Basuras
de Shanghai de Germán Marín
El
basurero centelleante de Marín
Por
Juan Manuel Vial
La
Tercera Cultura, 11 de Agosto de 2007
Aunque
Germán Marín ha sostenido que muchos de los relatos que componen
Basuras de Shanghai están de una u otra forma relacionados
entre sí, es probable que el lector inadvertido no reparare mayormente
en ello, debido a que la sorpresiva variedad de registros distinguible en estas
páginas lo obligará a preguntarse, antes que nada, cómo es
posible que en un libro breve quepan tantas y tan diversas maneras de expresarse
con soltura, humor, agudeza y perfección.
Una posible respuesta
a la pregunta anterior tiene que ver con el estilo narrativo de Marín,
quien, dicho sea
con seguridad absoluta, es el estilista mejor dotado de la literatura chilena
actual: no importa si el autor de Basuras de Shanghai pasea al que lee
por un prostíbulo de San Antonio que vivió sus días de gloria
a causa del toque de queda, o si lo introduce ante un cura calenturiento que bendice
"la carne que glorifica la existencia de El Señor", o si lo obliga
a reparar en una serie de objetos curiosos, como el bidet o el oculatorio, o si,
establecida ya la complicidad con el lector, el
narrador se permite dar curso
a ciertos episodios autobiográficos que hablan de su regreso del exilio
o de su amistad con el poeta Enrique Lihn; no importa, en resumen, adonde quiera
conducirnos Marín, puesto que resulta inevitable no seguirlo a cualquier
parte con sumo placer, en consideración a que su prosa, juguetona a ratos,
ejerce sobre el lector inteligente un tipo de seducción francamente ineludible.
Según
explica el autor, Basuras de Shanghai debe su nombre a cierto castigo que
se aplicaba en la Escuela Militar, los domingos por la tarde, a los cadetes arrestados:
formados en escuadra, los reclutas eran puestos de guata al suelo a recoger cuanta
inmundicia hubiese sobre el patio Alpatacal -"briznas, plumas de paloma,
hebras, palos de fósforo, raíces, bolitas de papel, colillas y otros
residuos que he olvidado"-, debiendo luego almacenar los vestigios en sus
bolsillos como prueba fehaciente de la misión cumplida.

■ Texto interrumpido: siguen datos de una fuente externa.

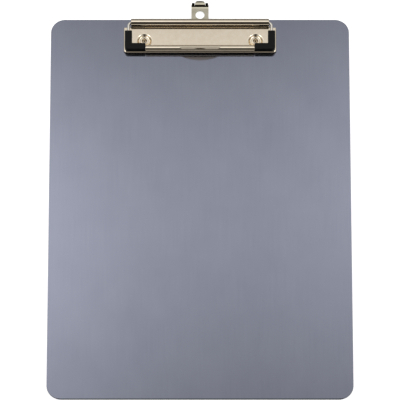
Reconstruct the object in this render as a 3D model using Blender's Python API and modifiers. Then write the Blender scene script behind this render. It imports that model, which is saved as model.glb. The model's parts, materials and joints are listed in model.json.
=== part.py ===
"""Clipboard: a sheet-metal board with a low wire-bail clip and a pull-out hanging tab.

Run it with blender --background --python part.py. Units are metres and +Z is up. The board
lies on its back: +X is to the right, +Y is towards the clip, and +Z is out of the writing
face. The origin is the centre of the board's back face.
"""

import math

import bmesh
import bpy
from mathutils import Matrix, Vector

MM = 0.001
GAP = 0.3 * MM  # clearance between pieces that touch on the real object
TINY = 0.001 * MM  # tolerance when places are compared
OVERSHOOT = 1.0 * MM  # how far a cutter runs past the face it cuts
TIP_SHARE = 0.94  # a round end's rows stop this far round it, so that the last keeps some width

# Board
BOARD_WIDTH = 228.6 * MM
BOARD_LENGTH = 317.5 * MM
BOARD_THICKNESS = 2.0 * MM
BOARD_CORNER_RADIUS = 11.0 * MM
BOARD_EDGE_BEVEL = 0.35 * MM
TOP_EDGE_Y = BOARD_LENGTH / 2

# Base plate: a shallow pan that stands on its rim, with its rear edge rolled into a barrel
PLATE_SHEET = 0.7 * MM
PLATE_HALF_WIDTH = 58.5 * MM
PLATE_TOP_Z = BOARD_THICKNESS + 2.2 * MM
PLATE_FRONT_Y = TOP_EDGE_Y - 28.9 * MM
PLATE_SHOULDER_Y = TOP_EDGE_Y - 7.9 * MM
PLATE_CORNER_RADIUS = 2.0 * MM
PLATE_RIM_RADIUS = 1.1 * MM
RIM_GAP = 0.9 * MM  # between the rim's foot and the board
BARREL_INNER_RADIUS = 2.3 * MM
BARREL_HALF_LENGTH = 52.9 * MM
BARREL_Y = TOP_EDGE_Y - 4.8 * MM
BARREL_Z = PLATE_TOP_Z + BARREL_INNER_RADIUS
BARREL_WRAP = math.radians(308)  # the rest of the turn is the open seam over the plate
DIMPLE_TOP_RADIUS = 5.7 * MM
DIMPLE_FLOOR_RADIUS = 4.3 * MM

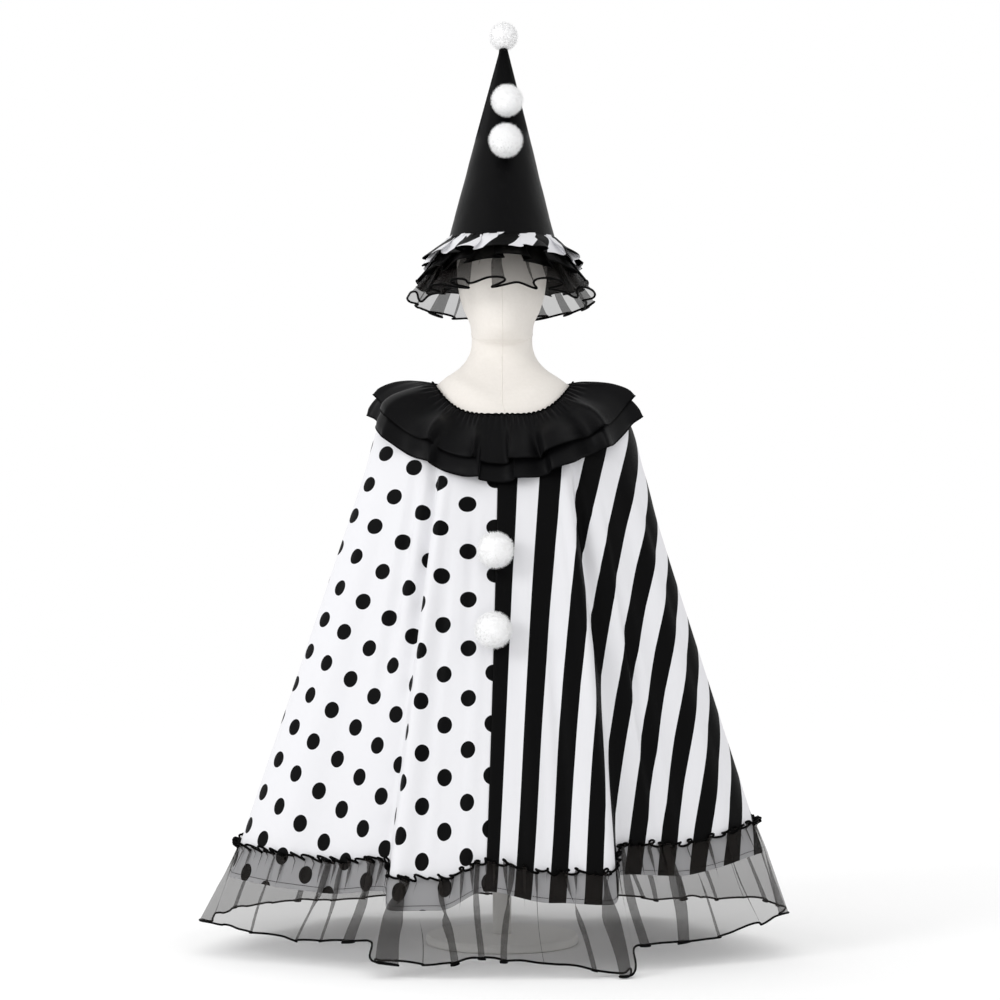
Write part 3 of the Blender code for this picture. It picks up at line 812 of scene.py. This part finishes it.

El título
de la obra "guarda una estrecha relación con esa tarde de domingo
de los años cincuenta, en que si bien no estaba en el Shanghai de Marlene
Dietrich ni de André Malraux, me sentía lejos de la realidad propia,
en una suerte de tiempo irreal y eterno como era rastrear basuritas en el suelo,
a semejanza hoy de las páginas que he escrito sobre la mesa donde, agachado
en mi giba, selecciono lo que me salve de la nada".
Los personajes
que deambulan por este magnífico basurero literario son, en la mayoría
de los casos, seres agudos y entrañables, como la narradora de aquel estupendo
cuento llamado La Princesa del Babilonia, una madama de burdel sorprendentemente
dotada para el relato oral. También los hay miserables, es cierto, como
los integrantes de aquel grupo de pelafustanes allendistas que, cegados por la
negra envidia, asesinan al ex compañero de armas que triunfó en
la vida a raíz de un exilio dorado en Francia.
Otras veces resulta
evidente que el personaje de tal o cual relato es el propio Marín, aunque
este reseñador no está en condiciones de asegurar si es que acaso
es cierto que el autor guarda en su ropero, junto a la pistola Star, una muñeca
inflable que emula la anatomía de la actriz Linda Florentino. Lo que no
admite dudas, y sí merece admiración, es el estado de ánimo
con que Marín se ubica ante la realidad, ya sea la pasada o la de cada
día: "Chile me resulta desde esa jornada -se refiere al 11 de septiembre
de 1973- un país dudoso de voz aflautada, lleno de ambiciosos, tibios y
asesinos, por el cual no tengo hoy por qué apostar nada pues lo hice ya
en una oportunidad y con una vez basta". Dicho eso, y parafraseando al "sentencioso
de Wilde", Marín fija su posición de tiro en una trinchera
envidiable, desde la cual puede apreciar lo interesante que se vuelve la vida
cuando uno ha dejado de ser parte de ella.